Based on experience in other countries, there should also be a reduction in churn rates - the percentage of customers who decide not to renew their subscription from a current level of 13 per cent down to 6-9 per cent.
As an industry, television is prone to hyperbole and, yesterday, Mark Booth, BSkyB's departing chief executive, did not disappoint. "We have unlocked the formula to transform the company," he declared.
As the analysts left BSkyB's presentation, the mood was bullish: "BSkyB's target of one million digital subscribers by this October will be smashed easily," said Hitesh Thakrar, media analyst with Robert Fleming.
The assumption that BSkyB's aggressive move is aimed primarily at snuffing out ONdigital, as BSkyB successfully did with British Satellite Broadcasting, may be misplaced. "This has frozen out the competition from the cable companies before they even launch, said Mr Thakrar. "Their advantage of offering a free set top box has gone ... This move has put [BSkyB] further out in front."
Not surprisingly, the cable companies see things rather differently. Greg Clarke, chief executive of CWC, which launches its digital television service in July, also with free set top boxes, detects a defensive strategy behind Mr Murdoch's gambit.
BSkyB's own subscriber figures tend to support the argument.
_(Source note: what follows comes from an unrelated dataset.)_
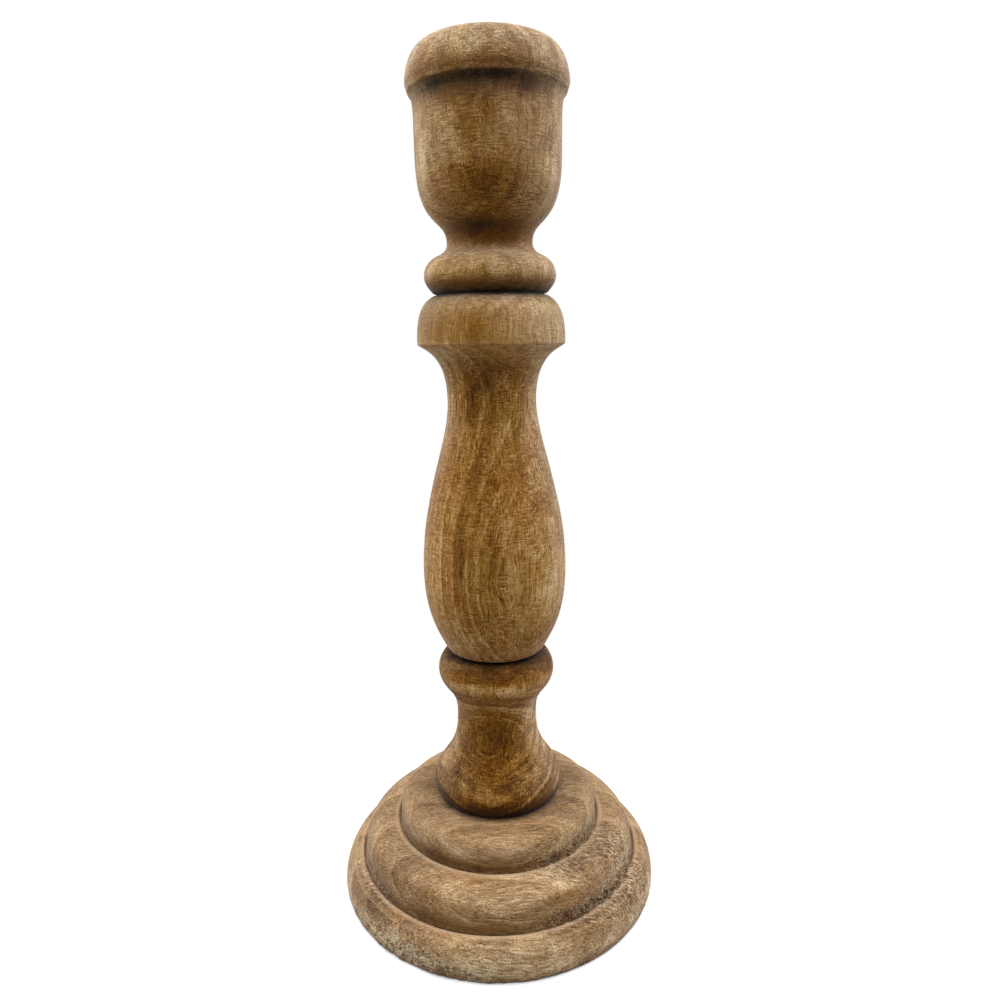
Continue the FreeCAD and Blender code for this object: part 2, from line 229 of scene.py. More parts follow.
def outlinePoints(outline, step, level):
    points = [Vector((outline[0][0], 0, outline[0][1]))]
    for before, after in zip(outline, outline[1:]):
        start = Vector((before[0], 0, before[1]))
        end = Vector((after[0], 0, after[1]))
        reach = end - start
        count = max(1, round(reach.length / step))
        shape = after[2] if len(after) == 3 else count
        if isinstance(shape, tuple):
            leave, rise, arrive, drop = shape
            first = start + Vector((leave * reach.x, 0, rise * reach.z))
            second = end - Vector((arrive * reach.x, 0, drop * reach.z))
            pointCount = max(3, count + 1)
            points += interpolate_bezier(start, first, second, end, pointCount)[1:]
        else:
            points += [start.lerp(end, n / shape) for n in range(1, shape + 1)]
    return [p + up * level for p in points]


def softened(points, rounds):
    for _ in range(rounds):
        inner = [(a + 2 * b + c) / 4 for a, b, c in zip(points, points[1:], points[2:])]
        points = [points[0]] + inner + [points[-1]]
    return points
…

In the past nine months, it has lost just over 100,000 dish subscribers. All the growth in subscription numbers has come from households taking BSkyB's programming on cable. "Secondly, this market is not going to be fought out on the strength of free set top boxes but on the products and services people want to buy," adds Mr Clarke.
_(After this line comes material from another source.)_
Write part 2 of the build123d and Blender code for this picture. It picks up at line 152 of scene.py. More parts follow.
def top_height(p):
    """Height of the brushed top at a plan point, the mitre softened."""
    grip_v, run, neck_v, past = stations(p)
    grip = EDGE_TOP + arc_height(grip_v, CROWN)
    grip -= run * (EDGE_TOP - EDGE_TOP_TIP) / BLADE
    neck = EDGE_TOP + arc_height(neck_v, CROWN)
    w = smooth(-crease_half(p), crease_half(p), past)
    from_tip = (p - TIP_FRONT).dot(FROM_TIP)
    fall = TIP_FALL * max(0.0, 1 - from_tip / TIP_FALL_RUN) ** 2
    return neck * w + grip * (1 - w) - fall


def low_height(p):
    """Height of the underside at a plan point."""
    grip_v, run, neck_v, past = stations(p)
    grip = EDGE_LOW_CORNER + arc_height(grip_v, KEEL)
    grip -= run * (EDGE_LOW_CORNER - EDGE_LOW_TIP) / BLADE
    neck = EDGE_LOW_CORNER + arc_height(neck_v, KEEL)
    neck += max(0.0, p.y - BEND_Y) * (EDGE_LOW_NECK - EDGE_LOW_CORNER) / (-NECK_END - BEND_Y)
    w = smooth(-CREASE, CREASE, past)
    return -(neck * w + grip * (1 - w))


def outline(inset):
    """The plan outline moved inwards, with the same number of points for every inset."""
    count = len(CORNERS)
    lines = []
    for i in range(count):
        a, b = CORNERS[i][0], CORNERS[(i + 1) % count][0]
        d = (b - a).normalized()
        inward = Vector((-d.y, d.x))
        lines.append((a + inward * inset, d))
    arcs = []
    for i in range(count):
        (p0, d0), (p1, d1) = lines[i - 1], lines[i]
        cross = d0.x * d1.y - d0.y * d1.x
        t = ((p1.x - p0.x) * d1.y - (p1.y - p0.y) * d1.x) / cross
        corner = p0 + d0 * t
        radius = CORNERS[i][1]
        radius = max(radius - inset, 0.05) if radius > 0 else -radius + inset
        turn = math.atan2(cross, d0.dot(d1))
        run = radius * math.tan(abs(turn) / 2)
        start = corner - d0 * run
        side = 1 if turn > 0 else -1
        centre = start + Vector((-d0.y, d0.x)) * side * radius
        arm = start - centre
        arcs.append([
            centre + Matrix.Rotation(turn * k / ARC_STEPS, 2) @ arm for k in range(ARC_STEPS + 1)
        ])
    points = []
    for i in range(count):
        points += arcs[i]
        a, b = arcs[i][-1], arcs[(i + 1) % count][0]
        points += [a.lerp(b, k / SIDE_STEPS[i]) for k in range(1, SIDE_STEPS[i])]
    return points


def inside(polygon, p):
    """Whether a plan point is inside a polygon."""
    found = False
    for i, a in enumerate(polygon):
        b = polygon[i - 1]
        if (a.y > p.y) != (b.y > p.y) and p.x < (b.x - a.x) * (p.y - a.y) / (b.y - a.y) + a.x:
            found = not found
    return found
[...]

CWC will launch in Manchester and the North-west, and then extend the digital service to London in October. By the end of the year, half the homes served in its franchise area - some two million - will be able to subscribe to digital cable television. CWC will offer the same number of channels - 200 - as BSkyB and promises to be as competitive in the range of pay-per-view feature films and top sporting events on offer.
Also, CWC claims that its interactive television service will be better than BSkyB's. Apart from the usual e-mail and home shopping, CWC willoffer features such as quiz shows where viewers can participate at home using a control pad.
According to research by Flemings, 46 per cent of all British households with a television will be digital by 2003. It also predicts that by then BSkyB's share of the market will be 45 per cent against 38 per cent for the cable companies and just under 17 per cent for ONdigital.
Mr Thakrar believes that, unlike 1989, this is unlikely to be a fight to the death between BSkyB and its rivals. There will still be room in the market for ONdigital, albeit it with a niche share that may fall to 10 per cent.
Mathew Horsman, media analyst with Investec Henderson Crosthwaite, adds that the stakes are not quite so high this time. Whereas it cost almost pounds 2bn to launch British Satellite Broadcasting a decade ago, CWC is only putting pounds 300m into developing its digital service, together with an additional pounds 60m this year to support marketing and customer service.
He adds that in the event of ONdigital failing altogether, Carlton would probably not have to write-off much more than pounds 80m. In the interests of sustaining healthy competition as the digital television market expands, viewers must hope that it does not come to that.